CALIFORNIA— Multiple fish hatcheries across the eastern Sierra and Southern California are battling a bacterial outbreak threatening the hatcheries wild fish populations, according to a statement by the California Department of Fish and Wildlife made on June 30.
The bacteria, Lactococcus garvieae, has sickened fish at the Mojave River Hatchery and been detected at the Black Rock and Fish Spring hatcheries. The bacteria increases the mortality of fish. Symptoms include bulging eyes and lethargic or erratic swimming. The CDFW has also said fish exhibit no symptoms due to several factors such as stress or water temperature.
The Mojave River Hatchery contains approximately 860,000 rainbow trout, of which 10 of 16 groups of the trout are infected. Although chances of fish to human transmission of this virus are very low, the CDFW has halted fish stocking (the process of releasing raised fish into the wild) temporarily. Once fish have recovered from the infection and pathologists determine there is no threat to the environment or other wild fish populations, fish stocking will resume.

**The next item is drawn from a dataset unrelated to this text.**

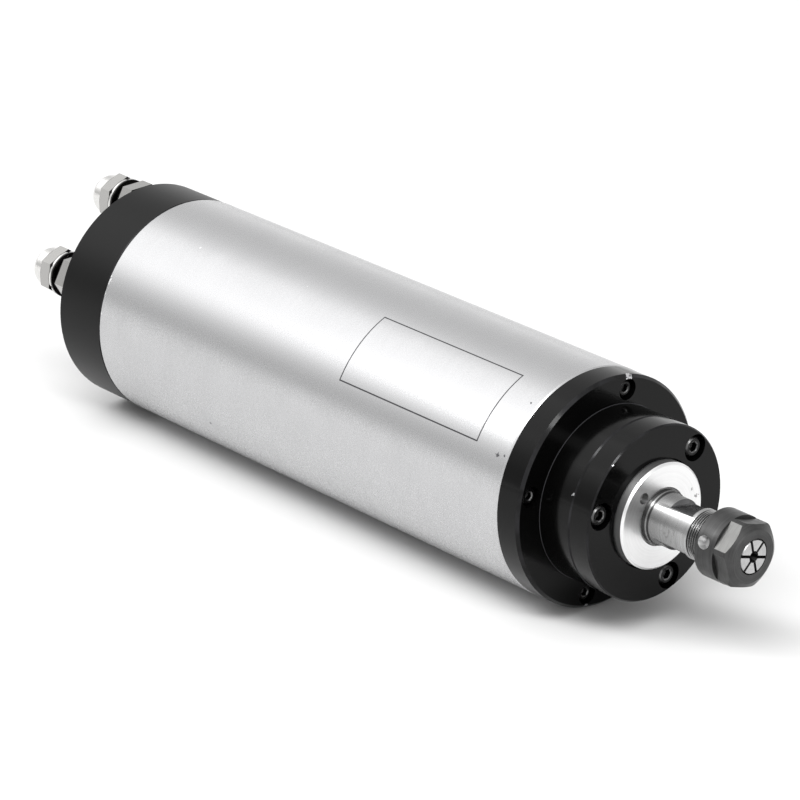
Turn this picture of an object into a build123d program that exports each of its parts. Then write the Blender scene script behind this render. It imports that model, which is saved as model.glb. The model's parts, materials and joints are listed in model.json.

Eight waterways in San Bernardino, two in San Diego, and one in Los Angeles and Riverside will not be receiving scheduled fish plants between now and October. Environmental program manager Jay Rowan for the CDFW’s hatcheries said,
“This is a challenge for our hatcheries because the bacteria is previously unknown in California, and we don’t have tried-and-true strategies on hand to combat it.”
Rowan also broke down the CDFW’s bacterial outbreak response plan into three components: treating the affected fish, finding the outbreak’s origin, and planning to contain and prevent the future spread of bacteria.
“Unfortunately, we may be in for a long battle here, which means there will not be a lot of fish plants in the near future in the eastern Sierra and Southern California. I wish we could give anglers a target date for when we think we can start planting again, but it’s all up to how fast and how well the fish respond to the treatments,” Rowan added.
Currently, the CDFW’s treatment measures include low water temperatures, reducing stress-induced activities such as overcrowding, and introducing antibiotic medication and a special diet. The cost of antibiotic feed for the Mojave River Hatchery has so far exceeded $75,000 and the CDFW expects to spend several hundred thousand dollars throughout the entire treatment process.
If treatment is unsuccessful, the CDFW has presented two options that center on testing wild fish populations for the bacteria. If L. garvieae is widespread in wild fish populations, fish can still eventually be released. If the bacteria is not present in fish populations and treatment is not successful, the infected fish in hatcheries will have to be euthanized. It has previously taken hatcheries up to three years to return to previous production levels after depopulation.
The CDFW is currently investigating the outbreak’s cause and monitoring other fish hatcheries for an L. garvieae outbreak.